Here, each ball is made into approx. 12 cm (5") square.

To make ridge edge (optional), make two cuts, each 5-7 mm along two sides. 
Bring outer part over to facing edge, and gently press down. 
Take the other outer part to other face edge, and gentle press down. 
Dough is ready for topping.
(If freezing to store, bake for 10 minutes at 200C/400F. Cool on rack.)

3.

For portabella pizza pastry, slice portabellas somewhat thick (5-7 mm), and chop walnuts.

4.

Heat olive oil, and saute on medium heat (if lots of moisture comes out, raise heat to prevent soggy results).
When done, remove from heat.

5.

Spread 1 teaspoon tomato paste on each crust.
Top with portabellas, crumbled Gorgonzola and walnuts.
Bake until crust is lightly brown (approx. 10 minutes at 230C/450F).

6.

Meanwhile, chop parsley.

When pastry is done, sprinkle parsley on top.
Ready to serve.

<Notes>
  • Pizza pastry crusts can be formed into oblong leaf shape (photo at right).
  • Frozen pizza pastry crusts do not need to be thawed for use.
  • Portabellas too pricey?
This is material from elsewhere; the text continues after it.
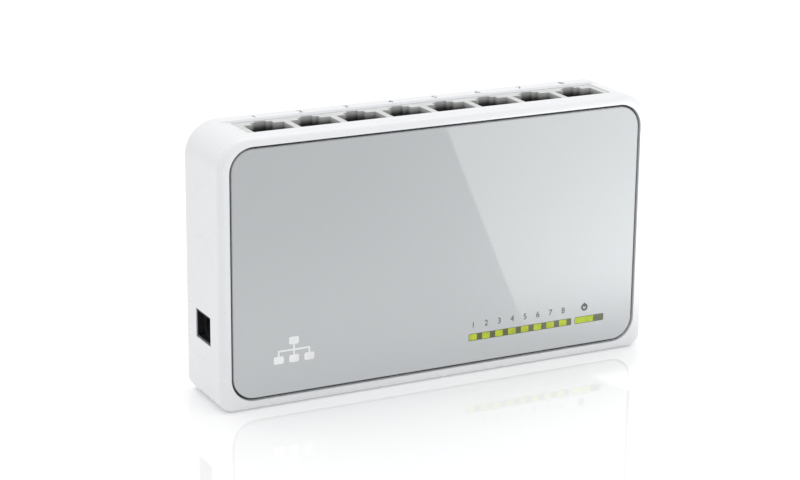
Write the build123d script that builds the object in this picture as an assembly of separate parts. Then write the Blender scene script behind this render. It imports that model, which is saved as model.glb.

Then crimini brown mushrooms will do, as they are virtually the same as portabellas, which are simply crimini mushrooms that have been allowed to grow longer. 
  • Sodium content of both tomato paste and Gorgonzola cheese varies significantly by brand (below 10 mg to 30+ mg per tablespoon tomato paste; 280-400+ mg per 28 g Gorgonzola). The above nutrition figures are based on tomato paste containing 10 mg sodium per tablespoon (13 g) and Gorgonzola containing 280 mg sodium per 28 g.